* **Description of the task**: Output the data exactly, with every line intact.

* **Data provided**:
.....

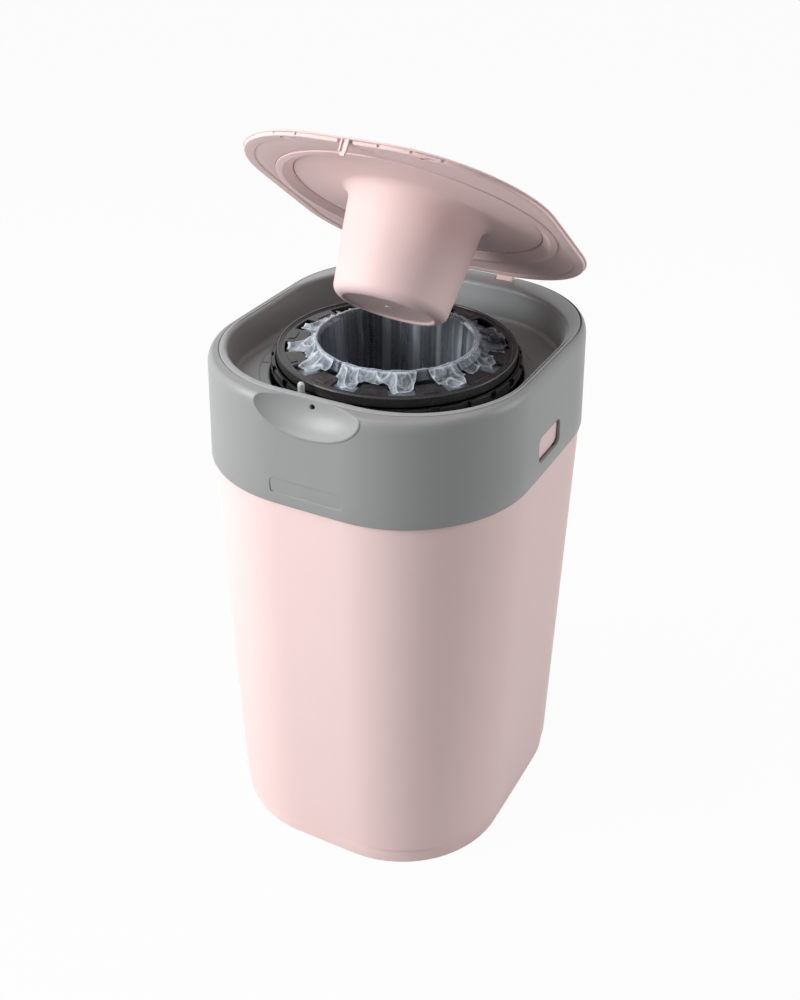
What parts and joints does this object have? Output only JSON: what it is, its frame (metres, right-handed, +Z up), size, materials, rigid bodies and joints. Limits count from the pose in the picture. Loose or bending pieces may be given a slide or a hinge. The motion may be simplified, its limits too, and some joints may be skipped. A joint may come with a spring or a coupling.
{
  "type": "nappy bin",
  "caption": "Upright nappy bin: tapered tub, lift-off collar unit with a turning film cassette, and a hinged lid whose twist dial carries a plunger cup.",
  "frame": {"origin": "centre of the footprint on the floor, under the bin", "axes": "+Z up; the front with the finger scoop faces -Y; +X to the right hand of someone behind the bin"},
  "size_m": [0.2652, 0.3022, 0.6088],
  "materials": {
    "pink_plastic": "fine satin moulded plastic, pale pink",
    "grey_plastic": "fine satin moulded plastic, warm light grey",
    "pale_grey_plastic": "smooth moulded plastic, pale grey",
    "black_plastic": "semi-gloss moulded plastic, near black",
    "film": "thin translucent bluish film, crinkled",
    "steel": "plain bright steel"
  },
  "bodies": {
    "tub": {"tub": "pink_plastic"},
    "latch_right": {"latch_right": "pink_plastic"},
    "latch_left": {"latch_left": "pink_plastic"},
    "upper_unit": {"collar_shell": "grey_plastic", "collar_liner": "grey_plastic", "gripper_ring": "black_plastic", "gripper_screw_1": "steel", "gripper_screw_2": "steel", "gripper_screw_3": "steel", "gripper_screw_4": "steel", "hinge_pin_right": "steel", "hinge_pin_left": "steel"},
    "turntable": {"turntable_ring": "black_plastic", "cassette_tub": "black_plastic", "cassette_cover": "black_plastic", "film_pack": "film", "film_tube": "film"},
    "click_pawl": {"click_pawl": "pale_grey_plastic"},
    "lid": {"lid_top": "pink_plastic", "lid_panel": "pink_plastic", "retaining_ring": "pink_plastic"},
    "dial": {"plunger_cup": "pink_plastic", "twist_knob": "pink_plastic"}
  },
  "joints": [
    {"name": "latch_right_press", "type": "hinge", "parent": "tub", "child": "latch_right", "pos_m": [0.12705, -0.0065, 0.3576], "axis": [0, -1, 0], "range_deg": [0, 8], "stiffness_Nm_per_rad": 1.5, "springref_deg": -1.15},
    {"name": "latch_left_press", "type": "hinge", "parent": "tub", "child": "latch_left", "pos_m": [-0.12705, -0.0065, 0.3576], "axis": [0, 1, 0], "range_deg": [0, 8], "stiffness_Nm_per_rad": 1.5, "springref_deg": -1.15},
    {"name": "unit_lift", "type": "slide", "parent": "tub", "child": "upper_unit", "axis": [0, 0, 1], "range_m": [0, 0.26]},
    {"name": "turntable_spin", "type": "hinge", "parent": "upper_unit", "child": "turntable", "pos_m": [0, -0.008, 0.4], "axis": [0, 0, 1], "continuous": true},
    {"name": "pawl_click", "type": "hinge", "parent": "upper_unit", "child": "click_pawl", "pos_m": [-0.028, -0.10566, 0.3975], "axis": [0.9613, -0.2756, 0], "range_deg": [0, 6], "stiffness_Nm_per_rad": 0.3, "springref_deg": -2.86},
    {"name": "lid_hinge", "type": "hinge", "parent": "upper_unit", "child": "lid", "pos_m": [0, 0.1385, 0.4375], "axis": [-1, 0, 0], "range_deg": [-36.1, 42]},
    {"name": "dial_twist", "type": "hinge", "parent": "lid", "child": "dial", "pos_m": [0, 0.02219, 0.52665], "axis": [0, 0.5892, 0.808], "continuous": true}
  ]
}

.....

* **The solution**:
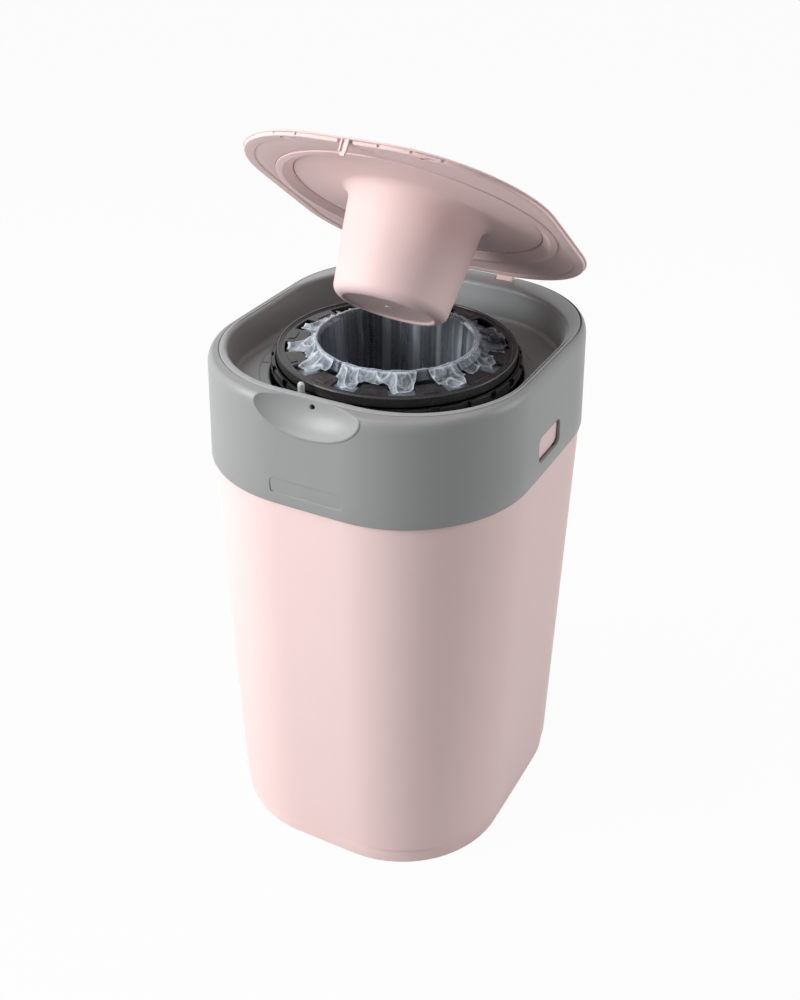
What parts and joints does this object have? Output only JSON: what it is, its frame (metres, right-handed, +Z up), size, materials, rigid bodies and joints. Limits count from the pose in the picture. Loose or bending pieces may be given a slide or a hinge. The motion may be simplified, its limits too, and some joints may be skipped. A joint may come with a spring or a coupling.
{
  "type": "nappy bin",
  "caption": "Upright nappy bin: tapered tub, lift-off collar unit with a turning film cassette, and a hinged lid whose twist dial carries a plunger cup.",
  "frame": {"origin": "centre of the footprint on the floor, under the bin", "axes": "+Z up; the front with the finger scoop faces -Y; +X to the right hand of someone behind the bin"},
  "size_m": [0.2652, 0.3022, 0.6088],
  "materials": {
    "pink_plastic": "fine satin moulded plastic, pale pink",
    "grey_plastic": "fine satin moulded plastic, warm light grey",
    "pale_grey_plastic": "smooth moulded plastic, pale grey",
    "black_plastic": "semi-gloss moulded plastic, near black",
    "film": "thin translucent bluish film, crinkled",
    "steel": "plain bright steel"
  },
  "bodies": {
    "tub": {"tub": "pink_plastic"},
    "latch_right": {"latch_right": "pink_plastic"},
    "latch_left": {"latch_left": "pink_plastic"},
    "upper_unit": {"collar_shell": "grey_plastic", "collar_liner": "grey_plastic", "gripper_ring": "black_plastic", "gripper_screw_1": "steel", "gripper_screw_2": "steel", "gripper_screw_3": "steel", "gripper_screw_4": "steel", "hinge_pin_right": "steel", "hinge_pin_left": "steel"},
    "turntable": {"turntable_ring": "black_plastic", "cassette_tub": "black_plastic", "cassette_cover": "black_plastic", "film_pack": "film", "film_tube": "film"},
    "click_pawl": {"click_pawl": "pale_grey_plastic"},
    "lid": {"lid_top": "pink_plastic", "lid_panel": "pink_plastic", "retaining_ring": "pink_plastic"},
    "dial": {"plunger_cup": "pink_plastic", "twist_knob": "pink_plastic"}
  },
  "joints": [
    {"name": "latch_right_press", "type": "hinge", "parent": "tub", "child": "latch_right", "pos_m": [0.12705, -0.0065, 0.3576], "axis": [0, -1, 0], "range_deg": [0, 8], "stiffness_Nm_per_rad": 1.5, "springref_deg": -1.15},
    {"name": "latch_left_press", "type": "hinge", "parent": "tub", "child": "latch_left", "pos_m": [-0.12705, -0.0065, 0.3576], "axis": [0, 1, 0], "range_deg": [0, 8], "stiffness_Nm_per_rad": 1.5, "springref_deg": -1.15},
    {"name": "unit_lift", "type": "slide", "parent": "tub", "child": "upper_unit", "axis": [0, 0, 1], "range_m": [0, 0.26]},
    {"name": "turntable_spin", "type": "hinge", "parent": "upper_unit", "child": "turntable", "pos_m": [0, -0.008, 0.4], "axis": [0, 0, 1], "continuous": true},
    {"name": "pawl_click", "type": "hinge", "parent": "upper_unit", "child": "click_pawl", "pos_m": [-0.028, -0.10566, 0.3975], "axis": [0.9613, -0.2756, 0], "range_deg": [0, 6], "stiffness_Nm_per_rad": 0.3, "springref_deg": -2.86},
    {"name": "lid_hinge", "type": "hinge", "parent": "upper_unit", "child": "lid", "pos_m": [0, 0.1385, 0.4375], "axis": [-1, 0, 0], "range_deg": [-36.1, 42]},
    {"name": "dial_twist", "type": "hinge", "parent": "lid", "child": "dial", "pos_m": [0, 0.02219, 0.52665], "axis": [0, 0.5892, 0.808], "continuous": true}
  ]
}